** Start **

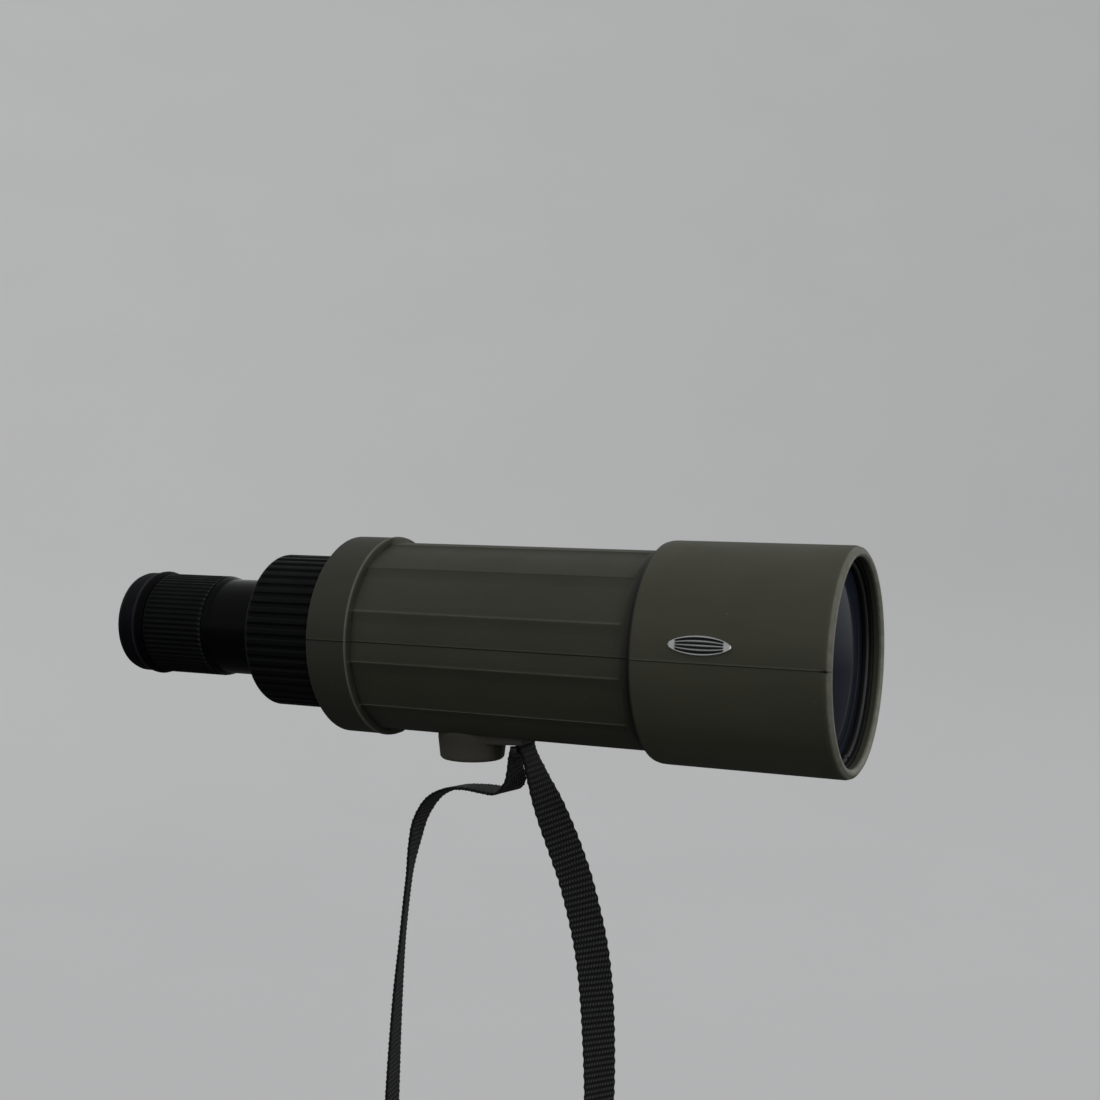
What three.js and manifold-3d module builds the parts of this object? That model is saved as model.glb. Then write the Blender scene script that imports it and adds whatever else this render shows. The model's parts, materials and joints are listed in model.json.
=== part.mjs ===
// A draw-tube spotting scope with a zoom eyepiece, standing on its tripod foot.
// Millimetres, +Z up. The origin is the centre of the foot's flat underside, where a tripod
// screw holds the scope. The optical axis runs along +X towards the objective.
import * as THREE from "three";
import { mergeVertices } from "three/addons/utils/BufferGeometryUtils.js";
import Module from "manifold-3d";

const wasm = await Module();
wasm.setup();

// ---------------------------------------------------------------- driving dimensions

const AXIS_HEIGHT = 52; // optical axis above the foot's underside
const GAP = 0.3; // clearance between pieces that touch or slide
const FACETS = { skin: 40, turning: 32, inner: 20 };
const REACH = 60; // longer than any cut has to be

// Front section, which slides out of the barrel.
const HOOD = { front: 171.5, rear: 90.5, radius: 46.5, bore: 43, lip: 42.2, lipRear: 167.3 };
const HOUSING = { front: 167, rear: 136.5, radius: 42.6, bore: 41.4, wall: 3.3 };
const DRAW_TUBE = { front: 143.2, rear: 13, radius: 36.3, bore: 35, flange: 41.1, flangeRear: 140.2 };
const CELL = { front: 163.1, rear: 144, radius: 41.1, bore: 40.3, seatFront: 152.4, seatRadius: 38 };
const RETAINING_RING = { front: 165.6, rear: 163.4, radius: 41.1, bore: 39.7, bevel: 0.8 };
const OBJECTIVE_RADIUS = 40;
const FRONT_ELEMENT = { front: 163, frontSag: 3.4, rear: 159.8, rearSag: 3 };
const REAR_ELEMENT = { front: 158.6, frontSag: -3, rear: 152.7, rearSag: -0.6 };
const ELEMENT_SPACER = { front: 159.5, rear: 158.9, radius: 40, bore: 38.6 };
const BAFFLE = { front: 72, rear: 70, radius: 34.7, bore: 28 };
const BADGE = { centre: 120.2, angle: 10, length: 27, height: 8, thickness: 0.7 };

// Barrel, which the foot carries.
const BARREL = {
  front: 133.5, rear: -59, radius: 42, bore: 39.6,
  collarRadius: 44.2, ridgeRadius: 44.6, ridge: -39, shoulder: -37, rampFoot: -35.2,
};
const FLUTES = { count: 12, width: 6.8, depth: 0.9, front: 85.5, rear: -38.4 };
const MAIN_TUBE = { front: 132.5, rear: -56, radius: 39.3, bore: 37.8 };
const BUSHING = { radius: 37.5, bore: 36.6, length: 8, frontOfBarrel: 131, frontOnDraw: 21.5 };

// Tripod foot with the strap lug.
const FOOT = { radius: 14.2, topRadius: 15.6, chamfer: 0.9, height: 13, neckRadius: 12.6, neckTop: 15 };
const KEEL = { rear: 8, front: 28.5, halfWidth: 10, rearBottom: 7.8, frontBottom: 8.8 };
const INSERT = { radius: 5, bore: 3.2, height: 9.3 };
const FOOT_SCREW = { spacing: 19, radius: 1.35, bottom: 5, shoulder: 14.5, headRadius: 2.3, headTop: 15.8 };
const STRAP_BAR = { x: 24.5, z: 4.8, wire: 1.5, halfWidth: 9.3, top: 8.1 };
const STRAP = { width: 15, thickness: 1.5, steps: 64 };
const STRAP_WRAP = { frontLean: 24, frontLeg: 3.7, rearLean: 10, rearLeg: 4.4 }; // degrees and lengths

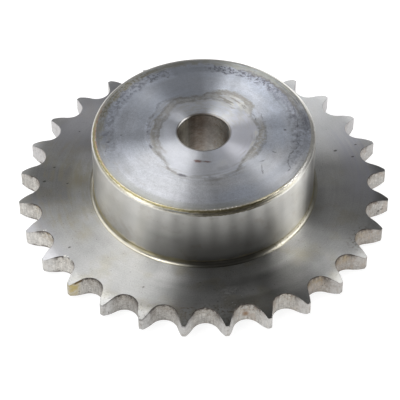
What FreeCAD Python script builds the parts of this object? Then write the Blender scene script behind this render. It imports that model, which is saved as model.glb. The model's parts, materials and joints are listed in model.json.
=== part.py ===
import FreeCAD, Part
import math
import os

# Chain sprocket for a half-inch roller chain: a toothed plate and a boss, turned from one bar.
# The origin is the centre of the plate's back face. +Z is the bore's axis, towards the boss.
# A tooth gap lies on +X. Millimetres and degrees.

# Driving dimensions of the chain and the teeth
chain_pitch = 12.7
roller_diameter = 8.51
tooth_count = 28
seat_clearance = 0.045
seating_angle = 130.0
flank_radius = 30.6
tip_height = 2.285
plate_thickness = 7.2
relief_radius = 13.0
relief_depth = 1.3

# Driving dimensions of the boss and the bore
boss_diameter = 70.0
boss_height = 22.8
rim_radius = 1.6
base_fillet = 1.4
bore_diameter = 16.0
bore_edge_break = 0.3

# How far a cutting shape runs past the surface that it cuts
overrun = 2.0

# Sizes that follow from the driving dimensions
pitch_radius = chain_pitch / (2.0 * math.sin(math.pi / tooth_count))
seating_radius = roller_diameter / 2.0 + seat_clearance
tip_radius = pitch_radius + tip_height
boss_radius = boss_diameter / 2.0
bore_radius = bore_diameter / 2.0
overall_length = plate_thickness + boss_height


def polar(centre_x, centre_y, radius, angle):
    """Point at a radius and an angle from a centre, in the plane of the teeth."""
    return FreeCAD.Vector(
        centre_x + radius * math.cos(angle),
        centre_y + radius * math.sin(angle),
        0.0,
    )


def section_point(radius, height):
    """Point of the turned section, in the XZ plane."""
    return FreeCAD.Vector(radius, 0.0, height)


def relief_start():
    """Radius where the side of the teeth starts to curve in, towards the tips."""
    reach = math.sqrt(2.0 * relief_radius * relief_depth - relief_depth ** 2)
    return tip_radius - reach


def relief_point(radius, side):
    """Point on the curved side of the teeth, on the back (side 0) or on the front (side 1)."""
    along = radius - relief_start()
    drop = relief_radius - math.sqrt(relief_radius ** 2 - along ** 2)
    height = plate_thickness - drop if side else drop
    return section_point(radius, height)


def relief_arc(side):
    """Arc of the curved side of the teeth, from the flat face out to the tip."""
    start = relief_start()
    middle = (start + tip_radius) / 2.0
    return Part.Arc(
        relief_point(start, side),
        relief_point(middle, side),
        relief_point(tip_radius, side),
    ).toShape()


def base_fillet_arc():
    """Small inner radius where the boss meets the front face of the plate."""
    centre_radius = boss_radius + base_fillet
    centre_height = plate_thickness + base_fillet
    slant = base_fillet * math.sqrt(0.5)
    return Part.Arc(
        section_point(centre_radius, plate_thickness),
        section_point(centre_radius - slant, centre_height - slant),
        section_point(boss_radius, centre_height),
    ).toShape()


def rim_arc():
    """Rounded edge between the boss's wall and its front face."""
    centre_radius = boss_radius - rim_radius
    centre_height = overall_length - rim_radius
    slant = rim_radius * math.sqrt(0.5)
    return Part.Arc(
        section_point(boss_radius, centre_height),
        section_point(centre_radius + slant, centre_height + slant),
        section_point(centre_radius, overall_length),
    ).toShape()


def straight(start, end):
    """Straight edge of the section."""
    return Part.LineSegment(start, end).toShape()


def turned_blank():
    """Whole turned body before the teeth are cut: one section, turned about the bore's axis."""
    back_bore_mouth = section_point(bore_radius + bore_edge_break, 0.0)
    back_tip = relief_point(tip_radius, 0)
    front_tip = relief_point(tip_radius, 1)
    fillet_foot = section_point(boss_radius + base_fillet, plate_thickness)
    fillet_top = section_point(boss_radius, plate_thickness + base_fillet)
    rim_foot = section_point(boss_radius, overall_length - rim_radius)
    rim_top = section_point(boss_radius - rim_radius, overall_length)
    front_bore_mouth = section_point(bore_radius + bore_edge_break, overall_length)
    front_bore_edge = section_point(bore_radius, overall_length - bore_edge_break)
    back_bore_edge = section_point(bore_radius, bore_edge_break)
    edges = [
        straight(back_bore_mouth, relief_point(relief_start(), 0)),
        relief_arc(0),
        straight(back_tip, front_tip),
        relief_arc(1),
        straight(relief_point(relief_start(), 1), fillet_foot),
        base_fillet_arc(),
        straight(fillet_top, rim_foot),
        rim_arc(),
        straight(rim_top, front_bore_mouth),
        straight(front_bore_mouth, front_bore_edge),
        straight(front_bore_edge, back_bore_edge),
        straight(back_bore_edge, back_bore_mouth),
    ]
    section = Part.Face(Part.Wire(Part.__sortEdges__(edges)))
    return section.revolve(FreeCAD.Vector(0, 0, 0), FreeCAD.Vector(0, 0, 1), 360)


def flank_arc(hand):
    """One tooth flank: a convex arc, tangent to the roller seat, that runs out past the tips."""
    half_seat = math.radians(seating_angle) / 2.0
    seat_end_angle = math.pi - hand * half_seat
    arm = seating_radius + flank_radius
    centre = polar(pitch_radius, 0.0, arm, seat_end_angle)
    reach = tip_radius + overrun
    centre_distance = math.hypot(centre.x, centre.y)
    centre_angle = math.atan2(centre.y, centre.x)
    cosine = (centre_distance ** 2 + reach ** 2 - flank_radius ** 2) / (2.0 * centre_distance * reach)
    outer_end = polar(0.0, 0.0, reach, centre_angle - hand * math.acos(cosine))
    seat_end = polar(pitch_radius, 0.0, seating_radius, seat_end_angle)
    start_turn = math.atan2(seat_end.y - centre.y, seat_end.x - centre.x)
    end_turn = math.atan2(outer_end.y - centre.y, outer_end.x - centre.x)
    middle = polar(centre.x, centre.y, flank_radius, (start_turn + end_turn) / 2.0)
    return seat_end, middle, outer_end


def gap_cutter():
    """Space between two teeth on +X: a roller seat and a flank on each side."""
    upper_seat, upper_middle, upper_end = flank_arc(1)
    lower_seat, lower_middle, lower_end = flank_arc(-1)
    seat_bottom = polar(pitch_radius, 0.0, seating_radius, math.pi)
    edges = [
        Part.Arc(upper_seat, seat_bottom, lower_seat).toShape(),
        Part.Arc(lower_seat, lower_middle, lower_end).toShape(),
        straight(lower_end, upper_end),
        Part.Arc(upper_end, upper_middle, upper_seat).toShape(),
    ]
    outline = Part.Face(Part.Wire(Part.__sortEdges__(edges)))
    outline.translate(FreeCAD.Vector(0, 0, -overrun))
    return outline.extrude(FreeCAD.Vector(0, 0, plate_thickness + 2.0 * overrun))


def all_gaps():
    """One cutter for each gap, spaced evenly round the bore's axis."""
    first = gap_cutter()
    cutters = []
    for number in range(tooth_count):
        cutter = first.copy()
        turn = 360.0 * number / tooth_count
        cutter.rotate(FreeCAD.Vector(0, 0, 0), FreeCAD.Vector(0, 0, 1), turn)
        cutters.append(cutter)
    return cutters


def sprocket():
    """Finished sprocket: the turned body with its teeth cut."""
    return turned_blank().cut(all_gaps())


os.makedirs("parts", exist_ok=True)
body = sprocket().Solids[0]
body.exportStep("parts/sprocket.step")
print("sprocket: valid", body.isValid(), "volume mm3", round(body.Volume, 1))
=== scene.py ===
import json
import math
import random

import bmesh
import bpy
from mathutils import Matrix, Vector


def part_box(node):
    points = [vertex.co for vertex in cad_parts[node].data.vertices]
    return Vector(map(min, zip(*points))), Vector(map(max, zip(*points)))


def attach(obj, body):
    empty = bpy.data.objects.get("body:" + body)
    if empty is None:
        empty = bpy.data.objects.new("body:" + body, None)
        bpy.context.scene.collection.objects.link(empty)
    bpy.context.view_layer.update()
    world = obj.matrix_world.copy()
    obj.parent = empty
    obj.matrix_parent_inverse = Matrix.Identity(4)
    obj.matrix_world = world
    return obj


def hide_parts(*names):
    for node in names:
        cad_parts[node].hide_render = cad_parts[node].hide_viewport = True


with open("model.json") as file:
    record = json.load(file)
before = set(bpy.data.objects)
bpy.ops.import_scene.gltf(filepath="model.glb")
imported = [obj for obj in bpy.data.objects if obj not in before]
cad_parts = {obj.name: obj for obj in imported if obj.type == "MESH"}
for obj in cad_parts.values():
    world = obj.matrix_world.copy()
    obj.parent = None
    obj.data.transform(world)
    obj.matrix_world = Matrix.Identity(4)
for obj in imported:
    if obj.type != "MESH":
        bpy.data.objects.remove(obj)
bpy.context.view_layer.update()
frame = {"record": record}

# The view
# The sprocket lies on a white table, boss up, and is seen from the front and well above
# through a long lens. One tooth gap faces the camera almost squarely.
mm = 0.001
eye_distance = 602.8 * mm
eye_elevation = math.radians(45.95)
eye_turn = math.radians(0.62)
camera_roll = math.radians(-0.09)
image_size = 400
focal_length_in_pixels = 1870.0
aim_left = 1.15 * mm
aim_below = 0.32 * mm


def eye_direction(elevation, turn):
    """Unit vector from the object towards the camera, which stands in front, on the -Y side."""
    flat = math.cos(elevation)
    return Vector((-flat * math.sin(turn), -flat * math.cos(turn), math.sin(elevation)))


def make_camera():
    towards_eye = eye_direction(eye_elevation, eye_turn)
    side = Vector((0.0, 0.0, 1.0)).cross(towards_eye).normalized()
    aim = -side * aim_left - towards_eye.cross(side) * aim_below
    eye = towards_eye * eye_distance
    forward = (aim - eye).normalized()
    right = forward.cross(Vector((0.0, 0.0, 1.0))).normalized()
    up = right.cross(forward)
    level_right = right.copy()
    right = right * math.cos(camera_roll) + up * math.sin(camera_roll)
    up = up * math.cos(camera_roll) - level_right * math.sin(camera_roll)
    data = bpy.data.cameras.new("camera")
    data.sensor_width = 36.0
    data.lens = focal_length_in_pixels * data.sensor_width / image_size
    data.clip_start = 0.01
    data.clip_end = 20.0
    camera = bpy.data.objects.new("camera", data)
    camera.location = eye
    camera.rotation_euler = Matrix((right, up, -forward)).transposed().to_euler()
    bpy.context.scene.collection.objects.link(camera)
    bpy.context.scene.camera = camera


make_camera()

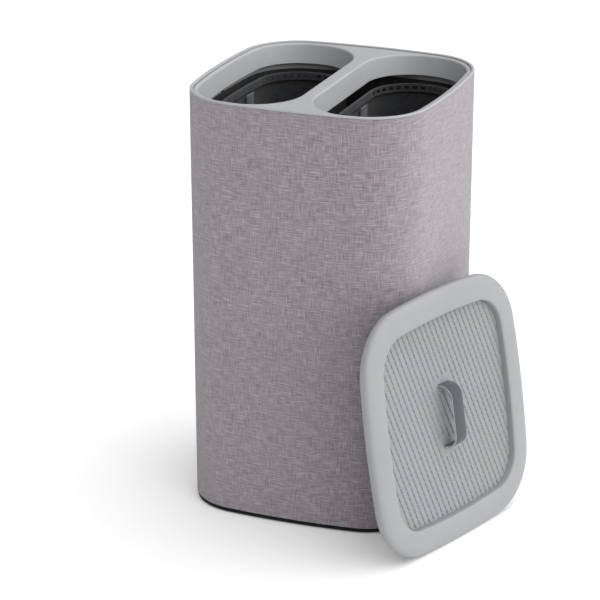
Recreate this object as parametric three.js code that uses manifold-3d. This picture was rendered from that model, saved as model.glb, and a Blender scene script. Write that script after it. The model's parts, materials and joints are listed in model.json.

** End **

### Brief
Return, please, the lines of the data from the first through the line containing "wasm.setup();", both kept, exactly as they stand and nothing more.

### The output
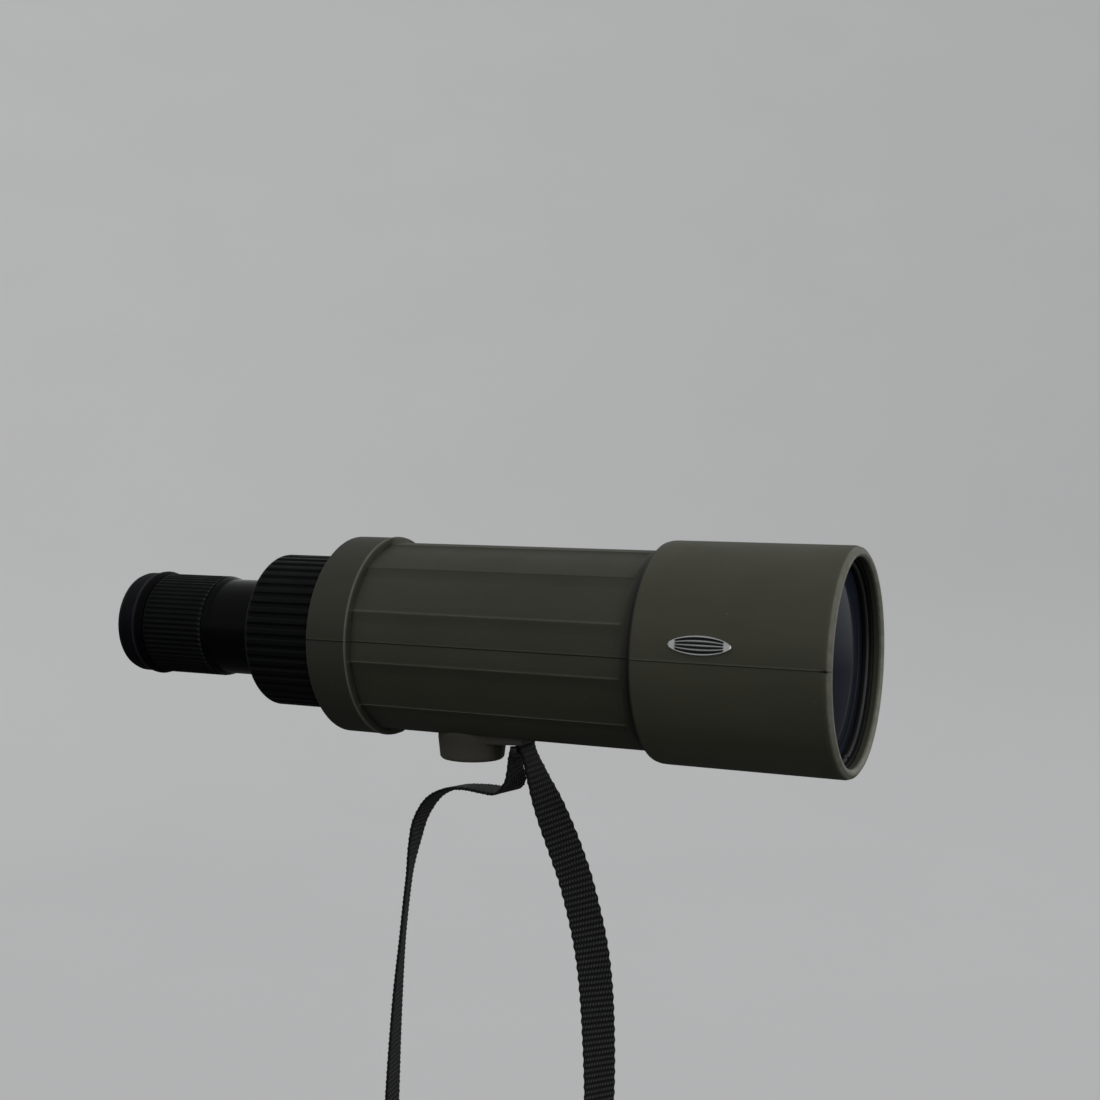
What three.js and manifold-3d module builds the parts of this object? That model is saved as model.glb. Then write the Blender scene script that imports it and adds whatever else this render shows. The model's parts, materials and joints are listed in model.json.
=== part.mjs ===
// A draw-tube spotting scope with a zoom eyepiece, standing on its tripod foot.
// Millimetres, +Z up. The origin is the centre of the foot's flat underside, where a tripod
// screw holds the scope. The optical axis runs along +X towards the objective.
import * as THREE from "three";
import { mergeVertices } from "three/addons/utils/BufferGeometryUtils.js";
import Module from "manifold-3d";

const wasm = await Module();
wasm.setup();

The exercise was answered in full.